Once in awhile these moments with my kids remind me of God. I believe that God loves me even more than I love my kids and in the same way I know what is best for them - he has my best interests in mind as well. I believe all of that in my head, however, it doesn't get all the way to the rest of me. My will, my heart, my lazy body all want the things that I perceive as good. I certainly don't want the parent proscribed nap when I'd rather be playing (or in my case reading a novel and eating chocolate :).  I tend to be a doer and not a thinker - hence this blog. This is my place to slow down and think, ponder, reflect and hopefully listen to a still small voice that actually wants what's best for me.

I suppose most people are somewhat fatalist and just accept each moment for what it is; good, bad and ugly.  I want to choose the freedom to trust that there is a higher power who actually knows my name, address, age, height and weight and is busy constructing the new person in my womb. That freedom allows me to seek guidance in my life and promises the possibility of more than just a moment to moment existence. This full understanding offers me the chance to believe that my kids will have supernatural protection from unknown future dangers and the hope that their lives will turn out beautifully as I entrust them to God's care. I am still learning this trust - in fact it's a big ongoing lesson in my life right now :) But today as I move throughout the decisions that affect each moment I hope I am not screaming "I'm not tired, I don't want a nap..." instead, I will try to say yes to my divine parent - mama knows best.

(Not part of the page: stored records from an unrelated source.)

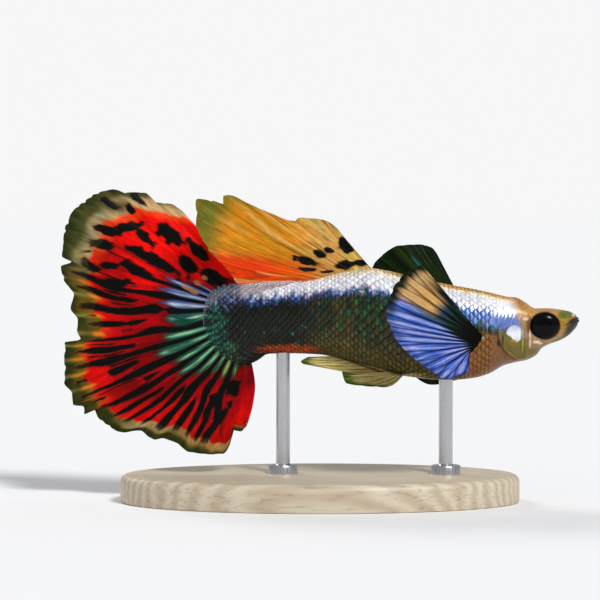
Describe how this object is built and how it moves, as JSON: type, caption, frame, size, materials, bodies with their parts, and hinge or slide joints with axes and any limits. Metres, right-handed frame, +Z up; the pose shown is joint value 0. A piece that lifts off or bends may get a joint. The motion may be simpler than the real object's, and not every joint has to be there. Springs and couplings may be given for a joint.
{
  "type": "fancy guppy display model",
  "caption": "Life-size display model of a male fancy guppy with a broad fan tail, a trailing back fin and wide side fins, held over an oval base by two rods.",
  "frame": {"origin": "centre of the base's flat underside", "axes": "+X towards the fish's snout, +Y towards its left side, +Z up"},
  "size_m": [0.0518, 0.024, 0.0312],
  "materials": {
    "head_skin": "moist and glossy, tan-orange to olive, with a silver patch on the gill cover",
    "body_skin": "small overlapping iridescent scales, silver-blue back over dark green flanks",
    "eye_black": "wet gloss",
    "tail_membrane": "thin membrane over rays, red with black streaks and an olive edge",
    "dorsal_membrane": "thin membrane over rays, orange and gold with black spots",
    "side_membrane": "thin iridescent membrane over black rays, blue below and dark green above",
    "belly_membrane": "thin membrane over rays, straw yellow with green tips",
    "stand_base": "pale limed ash, satin",
    "stand_rod": "satin, brushed along the rod"
  },
  "bodies": {
    "root": {"head": "head_skin", "lower_jaw": "head_skin", "gill_cover_right": "head_skin", "gill_cover_left": "head_skin", "eye_right": "eye_black", "eye_left": "eye_black", "trunk": "body_skin", "tail_stem": "body_skin", "tail_fin": "tail_membrane", "dorsal_fin": "dorsal_membrane", "pectoral_fin_right": "side_membrane", "pectoral_fin_left": "side_membrane", "pelvic_fin_right": "belly_membrane", "pelvic_fin_left": "belly_membrane", "anal_fin": "belly_membrane", "stand_base": "stand_base", "stand_rod_front": "stand_rod", "stand_rod_rear": "stand_rod"}
  },
  "joints": []
}
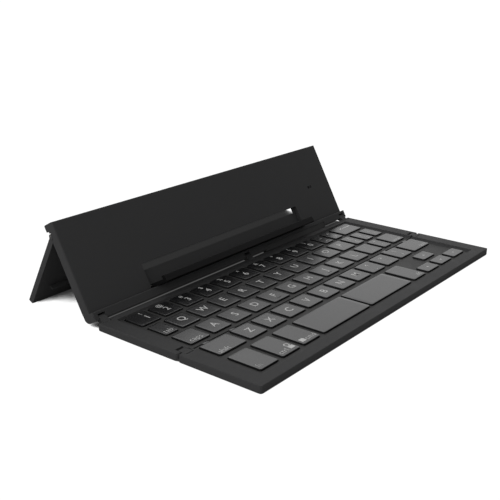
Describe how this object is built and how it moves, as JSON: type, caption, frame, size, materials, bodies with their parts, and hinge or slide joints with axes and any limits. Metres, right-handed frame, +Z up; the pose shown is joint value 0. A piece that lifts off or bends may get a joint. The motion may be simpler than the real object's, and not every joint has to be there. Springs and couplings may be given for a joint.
{
  "type": "folding keyboard",
  "caption": "Slim folding keyboard: two hinged key panels and a leaning stand panel with a fold-out phone ledge and a rear leg.",
  "frame": {"origin": "centre of the keyboard's footprint when it stands open, on the surface that its rubber feet rest on", "axes": "+X to the typist's right along the keyboard, +Y to the rear towards the leg, +Z up"},
  "size_m": [0.227, 0.1568, 0.0499],
  "materials": {
    "case": "fine matte moulded plastic",
    "deck": "smooth satin plastic",
    "keys": "satin key caps with light legends",
    "rubber": "soft matte rubber",
    "domes": "translucent silicone",
    "board": "circuit board with green mask",
    "battery": "foil pouch",
    "steel": "plain steel",
    "light": "clear light guide"
  },
  "bodies": {
    "rear_panel": {"rear_tray": "case", "rear_deck": "deck", "rear_board": "board", "rear_domes": "domes", "rear_feet": "rubber"},
    "seam_links": {"seam_links": "case", "seam_link_pins": "steel"},
    "front_panel": {"front_tray": "case", "front_deck": "deck", "front_board": "board", "front_domes": "domes", "front_feet": "rubber"},
    "stand_links": {"stand_links": "case", "stand_link_pins": "steel"},
    "stand_panel": {"stand_shell": "case", "stand_back": "case", "cable_cover": "rubber", "battery": "battery", "main_board": "board", "charging_port": "steel", "status_light": "light"},
    "ledge": {"ledge": "case", "ledge_pins": "steel"},
    "leg": {"leg": "case", "leg_pin": "steel", "leg_strip": "rubber"},
    "key_fn": {"key_fn": "keys"},
    "key_ctrl": {"key_ctrl": "keys"},
    "key_cmd": {"key_cmd": "keys"},
    "key_space_left": {"key_space_left": "keys"},
    "key_space_right": {"key_space_right": "keys"},
    "key_alt": {"key_alt": "keys"},
    "key_left": {"key_left": "keys"},
    "key_down": {"key_down": "keys"},
    "key_right": {"key_right": "keys"},
    "key_up": {"key_up": "keys"},
    "key_shift_left": {"key_shift_left": "keys"},
    "key_shift_right": {"key_shift_right": "keys"},
    "key_caps": {"key_caps": "keys"},
    "key_enter": {"key_enter": "keys"},
    "key_tab": {"key_tab": "keys"},
    "key_delete": {"key_delete": "keys"},
    "keys_lower_row": {"keys_lower_row": "keys"},
    "keys_home_row": {"keys_home_row": "keys"},
    "keys_upper_row": {"keys_upper_row": "keys"},
    "keys_number_row": {"keys_number_row": "keys"}
  },
  "joints": [
    {"name": "seam_link_turn", "type": "hinge", "parent": "rear_panel", "child": "seam_links", "pos_m": [0, -0.0291, 0.00295], "axis": [-1, 0, 0], "range_deg": [0, 90]},
    {"name": "front_panel_turn", "type": "hinge", "parent": "seam_links", "child": "front_panel", "pos_m": [0, -0.0313, 0.00295], "axis": [-1, 0, 0], "range_deg": [0, 90]},
    {"name": "stand_link_turn", "type": "hinge", "parent": "rear_panel", "child": "stand_links", "pos_m": [0, 0.0226, 0.00295], "axis": [1, 0, 0], "range_deg": [0, 48]},
    {"name": "stand_panel_turn", "type": "hinge", "parent": "stand_links", "child": "stand_panel", "pos_m": [0, 0.02648, 0.00451], "axis": [1, 0, 0], "range_deg": [0, 71]},
    {"name": "ledge_turn", "type": "hinge", "parent": "stand_panel", "child": "ledge", "pos_m": [0, 0.0311, 0.00778], "axis": [-1, 0, 0], "range_deg": [0, 90]},
    {"name": "leg_turn", "type": "hinge", "parent": "stand_panel", "child": "leg", "pos_m": [0, 0.05473, 0.0419], "axis": [-1, 0, 0], "range_deg": [0, 57.7]},
    {"name": "press_fn", "type": "slide", "parent": "front_panel", "child": "key_fn", "axis": [0, 0, -1], "range_m": [0, 0.0009], "stiffness_N_per_m": 400},
    {"name": "press_ctrl", "type": "slide", "parent": "front_panel", "child": "key_ctrl", "axis": [0, 0, -1], "range_m": [0, 0.0009], "stiffness_N_per_m": 400},
    {"name": "press_cmd", "type": "slide", "parent": "front_panel", "child": "key_cmd", "axis": [0, 0, -1], "range_m": [0, 0.0009], "stiffness_N_per_m": 400},
    {"name": "press_space_left", "type": "slide", "parent": "front_panel", "child": "key_space_left", "axis": [0, 0, -1], "range_m": [0, 0.0009], "stiffness_N_per_m": 400},
    {"name": "press_space_right", "type": "slide", "parent": "front_panel", "child": "key_space_right", "axis": [0, 0, -1], "range_m": [0, 0.0009], "stiffness_N_per_m": 400},
    {"name": "press_alt", "type": "slide", "parent": "front_panel", "child": "key_alt", "axis": [0, 0, -1], "range_m": [0, 0.0009], "stiffness_N_per_m": 400},
    {"name": "press_left", "type": "slide", "parent": "front_panel", "child": "key_left", "axis": [0, 0, -1], "range_m": [0, 0.0009], "stiffness_N_per_m": 400},
    {"name": "press_down", "type": "slide", "parent": "front_panel", "child": "key_down", "axis": [0, 0, -1], "range_m": [0, 0.0009], "stiffness_N_per_m": 400},
    {"name": "press_right", "type": "slide", "parent": "front_panel", "child": "key_right", "axis": [0, 0, -1], "range_m": [0, 0.0009], "stiffness_N_per_m": 400},
    {"name": "press_up", "type": "slide", "parent": "front_panel", "child": "key_up", "axis": [0, 0, -1], "range_m": [0, 0.0009], "stiffness_N_per_m": 400},
    {"name": "press_shift_left", "type": "slide", "parent": "front_panel", "child": "key_shift_left", "axis": [0, 0, -1], "range_m": [0, 0.0009], "stiffness_N_per_m": 400},
    {"name": "press_shift_right", "type": "slide", "parent": "front_panel", "child": "key_shift_right", "axis": [0, 0, -1], "range_m": [0, 0.0009], "stiffness_N_per_m": 400},
    {"name": "press_caps", "type": "slide", "parent": "rear_panel", "child": "key_caps", "axis": [0, 0, -1], "range_m": [0, 0.0009], "stiffness_N_per_m": 400},
    {"name": "press_enter", "type": "slide", "parent": "rear_panel", "child": "key_enter", "axis": [0, 0, -1], "range_m": [0, 0.0009], "stiffness_N_per_m": 400},
    {"name": "press_tab", "type": "slide", "parent": "rear_panel", "child": "key_tab", "axis": [0, 0, -1], "range_m": [0, 0.0009], "stiffness_N_per_m": 400},
    {"name": "press_delete", "type": "slide", "parent": "rear_panel", "child": "key_delete", "axis": [0, 0, -1], "range_m": [0, 0.0009], "stiffness_N_per_m": 400},
    {"name": "press_lower_row", "type": "slide", "parent": "front_panel", "child": "keys_lower_row", "axis": [0, 0, -1], "range_m": [0, 0.0009], "stiffness_N_per_m": 4000},
    {"name": "press_home_row", "type": "slide", "parent": "rear_panel", "child": "keys_home_row", "axis": [0, 0, -1], "range_m": [0, 0.0009], "stiffness_N_per_m": 4400},
    {"name": "press_upper_row", "type": "slide", "parent": "rear_panel", "child": "keys_upper_row", "axis": [0, 0, -1], "range_m": [0, 0.0009], "stiffness_N_per_m": 5200},
    {"name": "press_number_row", "type": "slide", "parent": "rear_panel", "child": "keys_number_row", "axis": [0, 0, -1], "range_m": [0, 0.0009], "stiffness_N_per_m": 4800}
  ],
  "couplings": [
    {"joint": "front_panel_turn", "follows": "seam_link_turn", "ratio": 1},
    {"joint": "stand_panel_turn", "follows": "stand_link_turn", "ratio": 1.4792},
    {"joint": "ledge_turn", "follows": "stand_link_turn", "ratio": 1.875}
  ]
}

Saturday, January 22, 2011

Historic words for a modern life

Today I wanted to start memorizing some bible verses with my family. Tagging onto a study I'm doing with my mom's group, I chose a Psalm of Ascent: Psalm 131. The Psalms of Ascent were traditionally sung by Jewish pilgrims on their way to Jerusalem to celebrate the major feasts of their faith. Their way was often difficult and full of danger. In a modern context we all find ourselves on a journey to a personal goal or perhaps a real place. The most worthwhile pilgrimages are usually challenging and refine us ultimately creating the opportunity to fulfill our goal and reach our destination. In light of my previous posts this short passage is incredibly relevant to my personal goals, my pilgrimage.

Here is my paraphrase:
I try not to be proud,
I try not to look down on others,
I haven't done anything great or noteworthy,
I certainly haven't done anything miraculous in my life.
But I choose calm and quiet, like a baby with it's mother,
I choose peace, like a baby with it's mother.
Listen closely, the only hope I have to reach this place is in the Lord, for now and for everyday and every moment to come.

I choose peace.
Shalom for today and everyday.

Friday, January 21, 2011

Organization

This is my quest for today - clean out some clutter and try to organize our house better. It starts with clearing surfaces and piles; and what emerges is a lot of unnecessary stuff. Why do I compulsively collect? What is this need to accumulate? Consumerism? Hedonism? Selfish Ambition? I need to implement the one in - one out rule except that I need more to leave and less to come in.

I think Zen philosophy holds that an uncluttered space reflects an uncluttered mind and I'm sure the opposite is true as well. I'm tired of living surrounded by clutter, and longing for a bigger space is probably not the answer so... time to de-clutter this mind!